Thursday, March 23, 2017

Information for "Unititled" ("Almost Famous"). Please Read Before You Answer Agasha's Questions.

Before Agasha gets her blog up, I wanted you to have some resources to refer back to you when you're answering her questions and for when we discuss the film tomorrow. 

First is the "Tiny Dancer" scene.  Some critics (and viewers) hated it.  I can see why: it's "cheesy" to use a contemporary term.  But I tend to think you have to buy this moment to buy the whole movie, which romanticizes rock music while questioning and critiquing the "circus," as Russell calls it, that exists around it.  
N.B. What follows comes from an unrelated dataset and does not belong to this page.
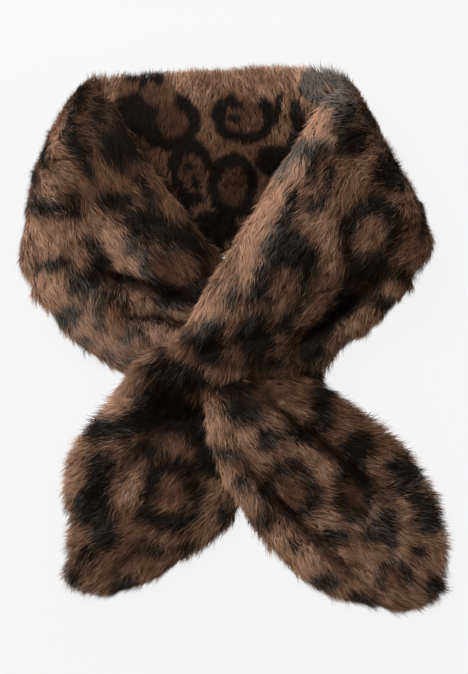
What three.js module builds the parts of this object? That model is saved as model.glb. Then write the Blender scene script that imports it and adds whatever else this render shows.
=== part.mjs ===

Second is the "The Wind" scene, totally unnecessary to the narrative but clearly important to the movie as it occurs after Dennis Hope and his mercenary view of rock-music-as-business is adopted by Stillwater.  It also highlights Penny Lane's character as a potential "manic pixie dreamgirl" figure, one that Cameron Crowe has used in many of his films.  I think she's more than the trope.


Here is "Stillwater"performing.  Mark Kozelek who plays bassist Larry Fellows and John Fedevich who plays drummer Ed Vallencourt are professional musicians. Billy Crudup and Jason Lee, the Mick and Keith, Page and Plant, of the band, are not: they took lessons from Crowe's wife Nancy Wilson of Heart and Peter Frampton (who for many years had the biggest selling album in pop music, 1976's "Frampton Comes Alive"; he plays a roadie for Humble Pie in the movie—after having really played guitar and singing for Humble Pie in the time the movie takes place).  They look like a real band.